In the late 1900’s the Japanese government introduced a classification system for sake. The Tokutei Meishoshu (special designation sake) is a classification system of premium sake making up approximately the top 30% of sake production. The rest is referred to as Futsushu, or regular sake. It varies in quality from cheap and cheerful to quite drinkable.
Futsushu tends to be the cheap one-cups sold in the local convenience store or in liquor shops in milk carton style packaging but there are some bargain basement gems out there if you care to look. Caveat emptor – you’ve got to kiss a lot of frogs before you find a prince.
Basically if you drink anywhere in the Tokutei Meishoshu your chances of drinking good sake are almost guaranteed. Like anything, there are rules, and like anything worth doing the rules are confusing.
To make sake, rice is milled to varying degrees. The more that it is milled the higher the grade it qualifies as.
Top of the tree is Daiginjo, the rice is milled so that only 50% (or less) of the rice grain remains. Ginjo is the next cab off the rank with a minimum of 60% remaining. Just to make it totally confusing a tiny amount of brewers alcohol can be added prior to pressing albeit for totally altruistic reasons. If no alcohol is added the word Junmai (pure rice) can be added in front of the words Ginjo or Daiginjo making two more classes Junmai Ginjo and Junmai Daiginjo. Honjozo and Junmai (by itself) make up the final fifth and sixth premium classifications.
Although choosing sake from the top classifications is almost a guarantee of drinking well, be aware that sake is best consumed young. Unlike wine when a brewer releases their sake they are telling you, “This product is ready to drink and we want you to enjoy it now”. The now tends to be within about 12 months of bottling and after the bottle is opened it will never taste better than the first few days but can be consumed over about a week.
Although tradition calls for sake to be enjoyed in tiny ceramic cups, we find a wineglass with a small diameter lip is just as good. While writing this I am enjoying a cracking Ginjo sake from a hotel room in a champagne flute.
In terms of hot VS cold, most premium sake is designed to be enjoyed chilled however some are enjoyable over a wide temperature range. For cold around 5-10 °C is a good start and for hot try about 40-45 °C. A reputable retailer or sommelier will be able to guide you as to the best drinking temperature.

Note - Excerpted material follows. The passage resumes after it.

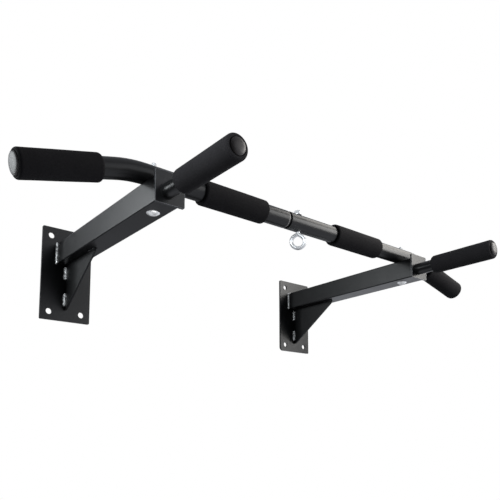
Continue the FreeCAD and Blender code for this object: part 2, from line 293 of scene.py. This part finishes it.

For the sake novice, it can be a daunting choice trying to navigate unfathomable labels in a foreign language. Some retailers, such as Chef’s Armoury in Richmond, have developed a unique system of choosing sake. Parameters like sweet to dry, apparent acidity, umami and aroma can be filtered on the website to help the uninitiated make an easy choice.
If all else fails try a bottle of the popular Oita Hida Takayama Junmai Ginjo.